Application of the multi-objective optimization and risk analysis for the sizing of a residential small-scale CCHP system

Multi-objective optimization for sizing of a small-scale combined cooling, heating, and power generation (CCHP) system is performed. In multi-objective optimizing the s CCHP system, the three objective functions including the exergetic efficiency, total levelized cost rate of the system product and the cost rate of environmental are optimized, simultaneously. The environmental impact and thermoeconomic objective are minimized while the exegetic objective is maximized. A comprehensive emission assessment framework suitable for addressing of distributed cogeneration systems is formulated according to an electrical output-based emission factor approach and the environmental impact objective function are defined and expressed in cost terms.
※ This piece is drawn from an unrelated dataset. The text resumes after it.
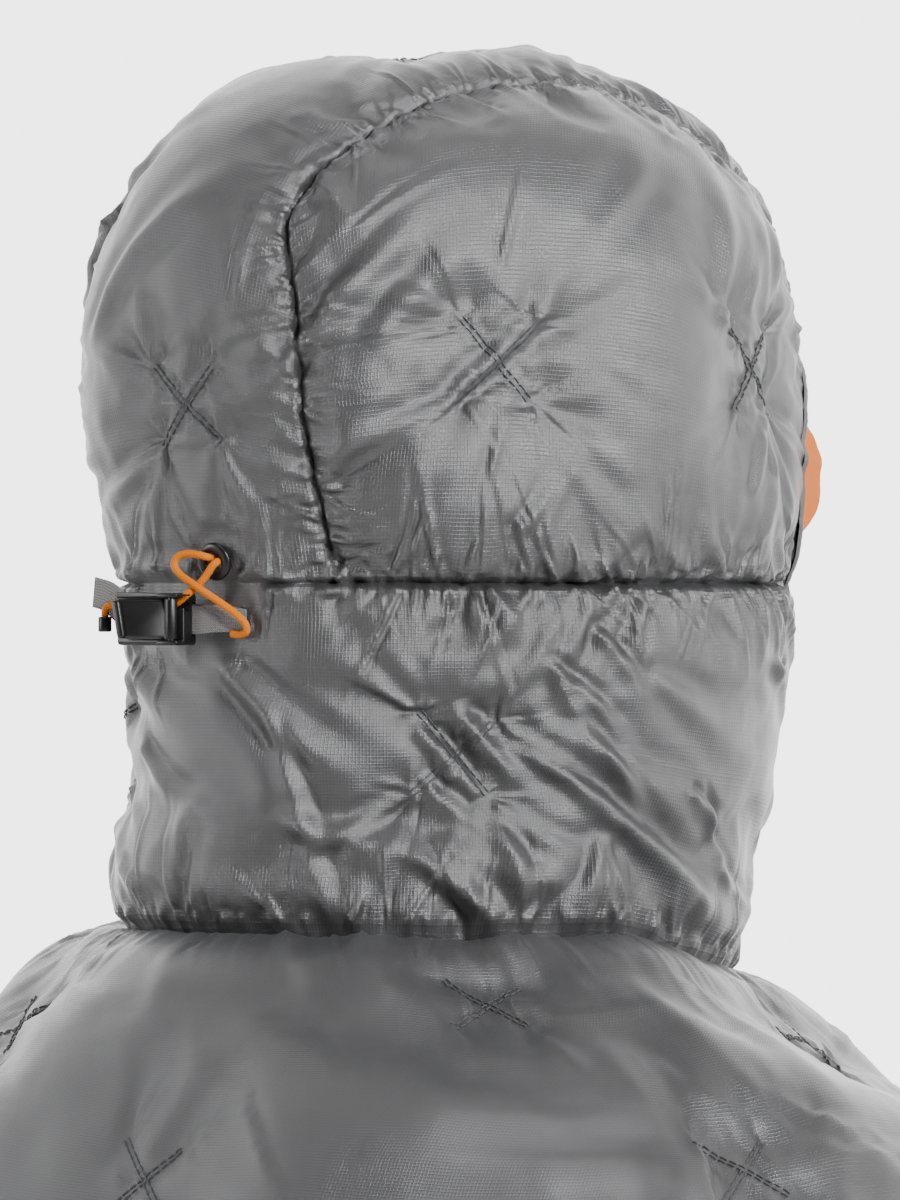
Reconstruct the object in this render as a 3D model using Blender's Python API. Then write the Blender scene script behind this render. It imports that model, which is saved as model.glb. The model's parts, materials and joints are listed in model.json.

The economic analysis is conducted in accordance with the total revenue requirement (TRR) method. The genetic algorithm is applied to find the set of Pareto optimal solutions with respect to the aforementioned objective functions. In the present work, reliability and availability are introduced in the developed models of the system, so that redundancy is embedded in the optimal solution. In this regard, risk analysis is used as a decision-making tool for the selection of the final optimal solution from the obtained Pareto optimal frontier. The sensitivity of the optimal solution respect to variations of input parameters is analyzed.

► A small scale CCHP system is designed for the demands of a residential building. ► The sizing of the CCHP system is performed using the multi-objective optimization. ► Objective functions are obtained using the economic and environmental models. ► A 3-D Pareto frontier is obtained using multi-objective genetic algorithm. ► A novel decision-making process based on the risk analysis is developed and used.